--- start Provided data ---

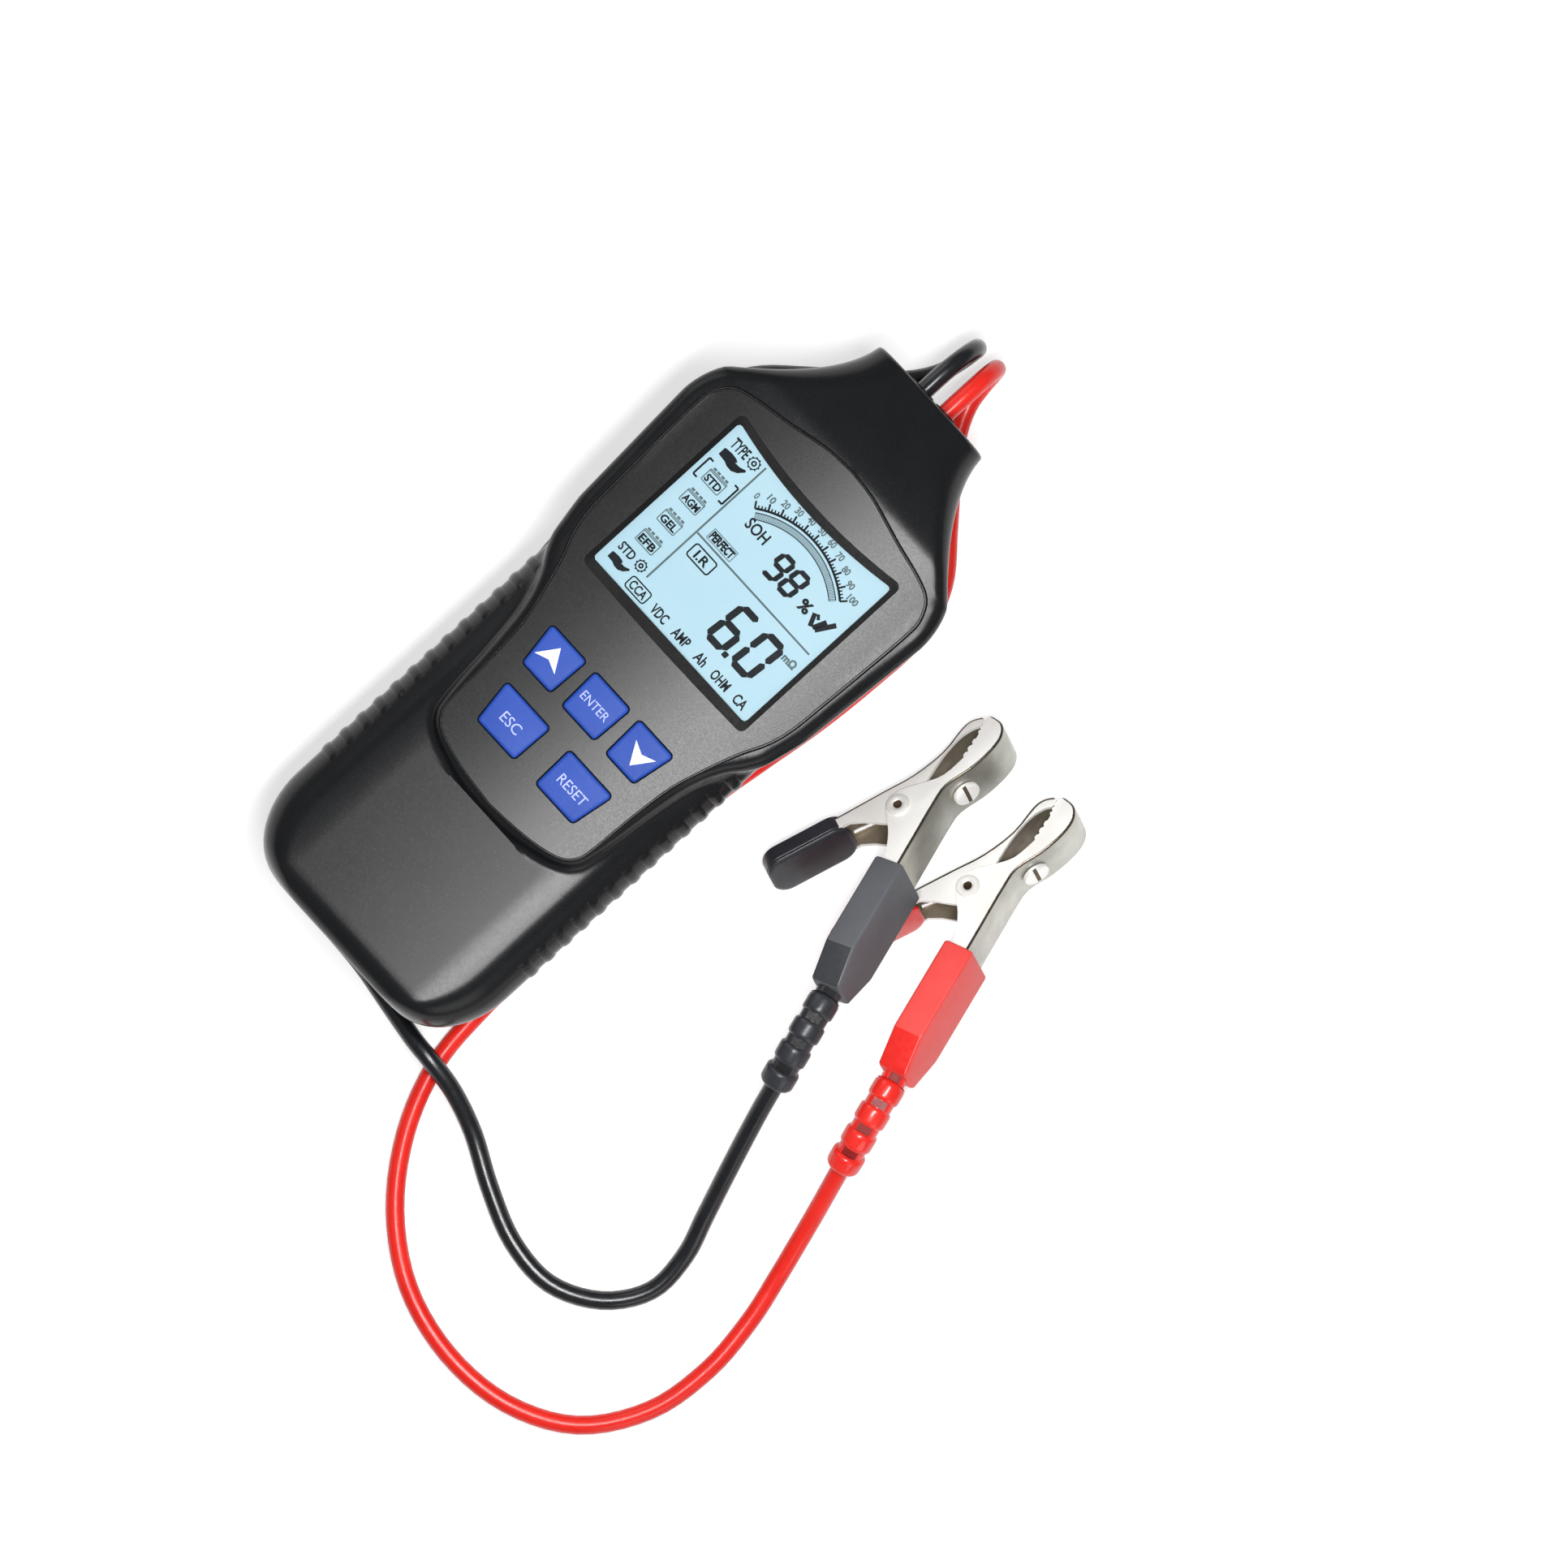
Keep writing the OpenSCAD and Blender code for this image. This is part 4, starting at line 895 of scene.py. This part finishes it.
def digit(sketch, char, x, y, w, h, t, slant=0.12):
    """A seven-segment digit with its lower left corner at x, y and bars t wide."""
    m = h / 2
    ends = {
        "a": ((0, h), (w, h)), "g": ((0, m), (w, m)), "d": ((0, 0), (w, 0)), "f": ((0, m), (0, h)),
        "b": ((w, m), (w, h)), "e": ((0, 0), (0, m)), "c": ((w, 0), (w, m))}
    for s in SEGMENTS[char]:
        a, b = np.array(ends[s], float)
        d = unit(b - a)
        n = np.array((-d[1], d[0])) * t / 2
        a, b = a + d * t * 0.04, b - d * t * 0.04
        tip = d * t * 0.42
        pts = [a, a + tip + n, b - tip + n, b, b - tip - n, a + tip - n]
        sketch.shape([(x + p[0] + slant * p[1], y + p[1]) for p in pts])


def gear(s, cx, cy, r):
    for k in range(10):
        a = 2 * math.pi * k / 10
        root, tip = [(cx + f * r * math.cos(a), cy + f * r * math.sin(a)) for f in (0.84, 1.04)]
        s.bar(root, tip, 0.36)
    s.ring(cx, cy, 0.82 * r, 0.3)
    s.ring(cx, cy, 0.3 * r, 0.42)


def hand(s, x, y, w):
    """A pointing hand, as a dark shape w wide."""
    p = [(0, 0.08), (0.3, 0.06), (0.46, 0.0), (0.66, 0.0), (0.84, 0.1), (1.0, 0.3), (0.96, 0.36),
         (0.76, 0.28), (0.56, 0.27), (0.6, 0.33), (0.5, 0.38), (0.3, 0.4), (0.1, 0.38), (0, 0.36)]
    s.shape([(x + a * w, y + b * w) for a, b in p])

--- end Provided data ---

Short problem -> Word for word, quote all of the data above.

Problem solution ->
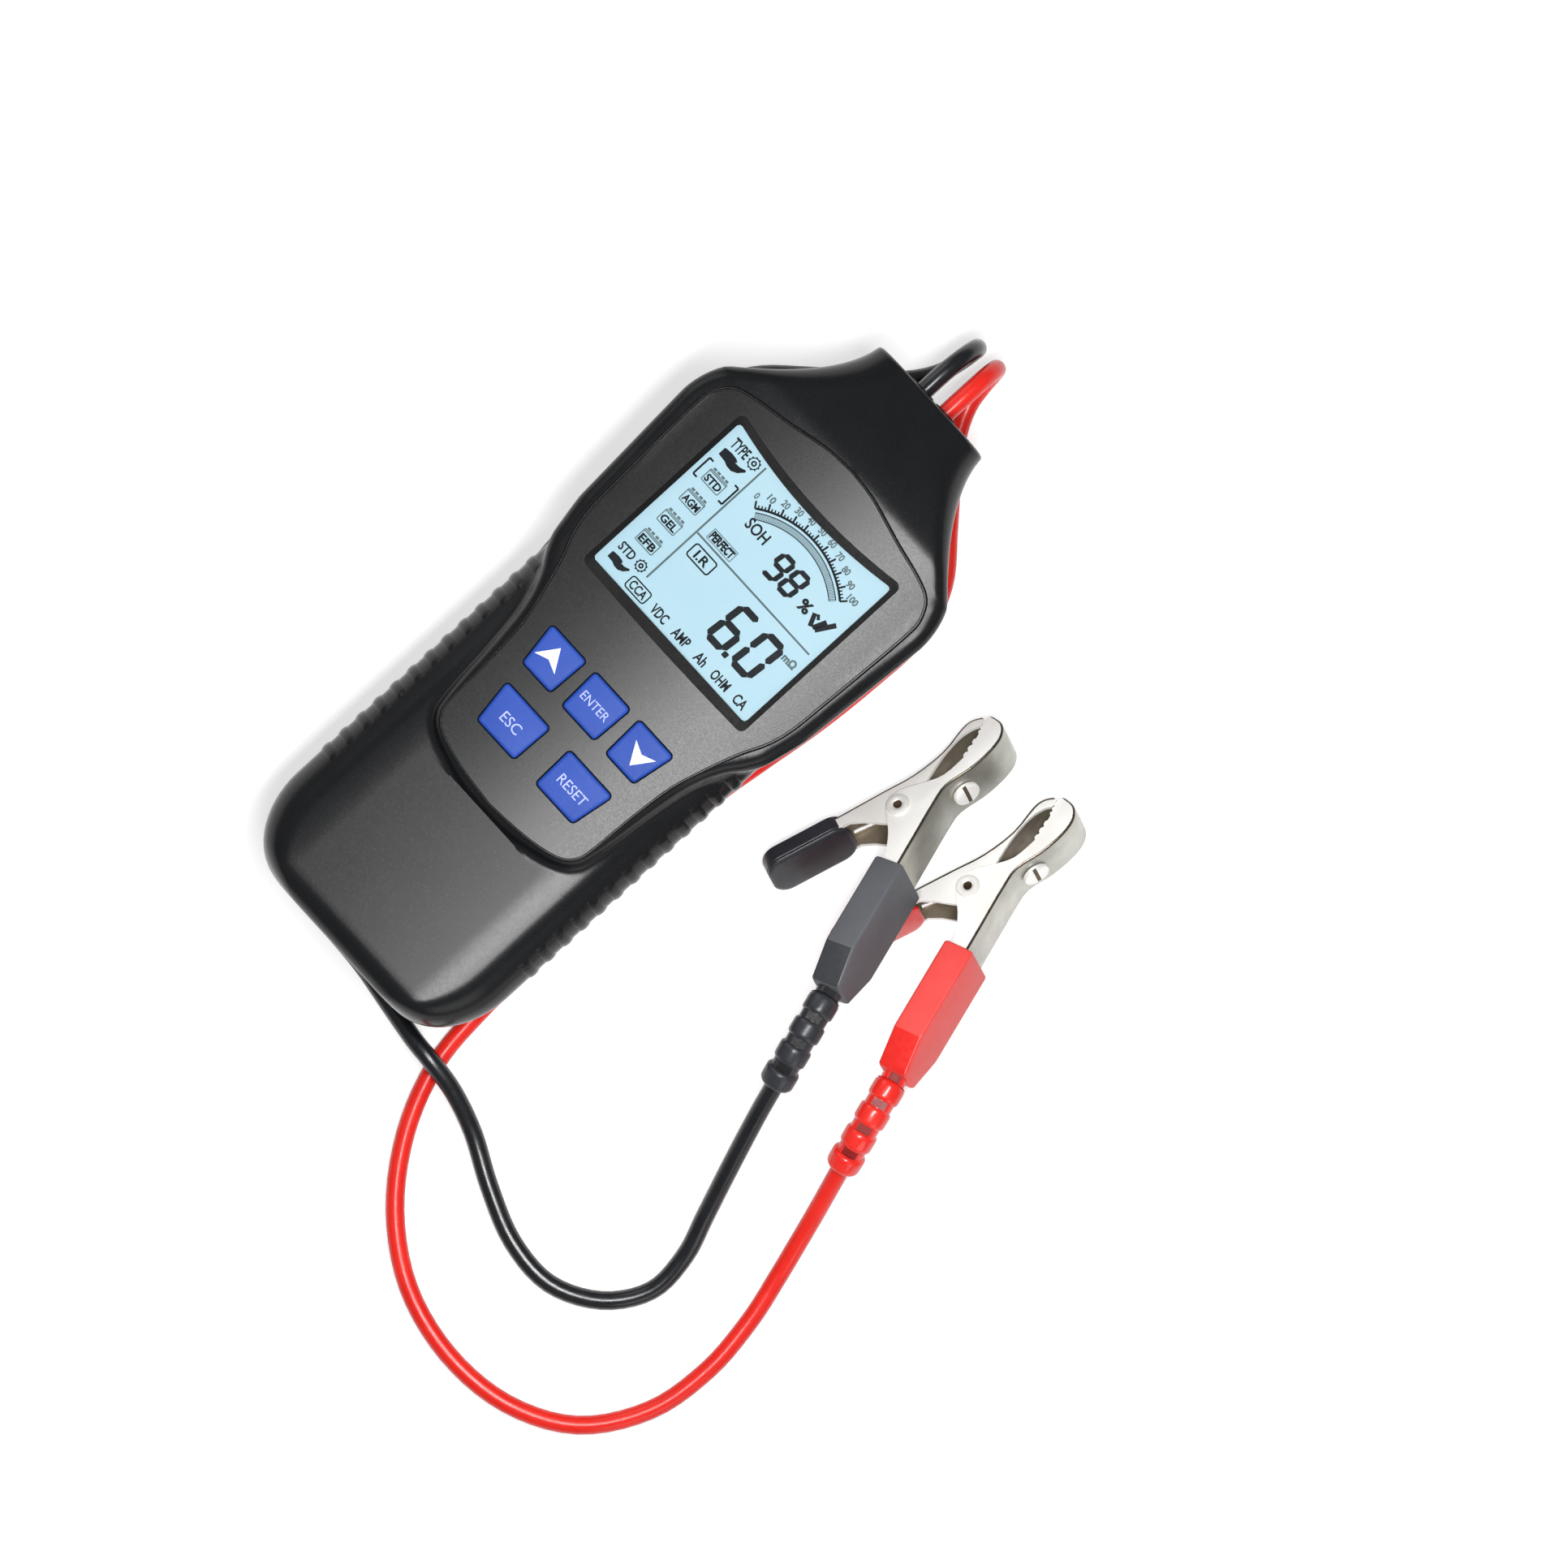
Keep writing the OpenSCAD and Blender code for this image. This is part 4, starting at line 895 of scene.py. This part finishes it.
def digit(sketch, char, x, y, w, h, t, slant=0.12):
    """A seven-segment digit with its lower left corner at x, y and bars t wide."""
    m = h / 2
    ends = {
        "a": ((0, h), (w, h)), "g": ((0, m), (w, m)), "d": ((0, 0), (w, 0)), "f": ((0, m), (0, h)),
        "b": ((w, m), (w, h)), "e": ((0, 0), (0, m)), "c": ((w, 0), (w, m))}
    for s in SEGMENTS[char]:
        a, b = np.array(ends[s], float)
        d = unit(b - a)
        n = np.array((-d[1], d[0])) * t / 2
        a, b = a + d * t * 0.04, b - d * t * 0.04
        tip = d * t * 0.42
        pts = [a, a + tip + n, b - tip + n, b, b - tip - n, a + tip - n]
        sketch.shape([(x + p[0] + slant * p[1], y + p[1]) for p in pts])


def gear(s, cx, cy, r):
    for k in range(10):
        a = 2 * math.pi * k / 10
        root, tip = [(cx + f * r * math.cos(a), cy + f * r * math.sin(a)) for f in (0.84, 1.04)]
        s.bar(root, tip, 0.36)
    s.ring(cx, cy, 0.82 * r, 0.3)
    s.ring(cx, cy, 0.3 * r, 0.42)


def hand(s, x, y, w):
    """A pointing hand, as a dark shape w wide."""
    p = [(0, 0.08), (0.3, 0.06), (0.46, 0.0), (0.66, 0.0), (0.84, 0.1), (1.0, 0.3), (0.96, 0.36),
         (0.76, 0.28), (0.56, 0.27), (0.6, 0.33), (0.5, 0.38), (0.3, 0.4), (0.1, 0.38), (0, 0.36)]
    s.shape([(x + a * w, y + b * w) for a, b in p])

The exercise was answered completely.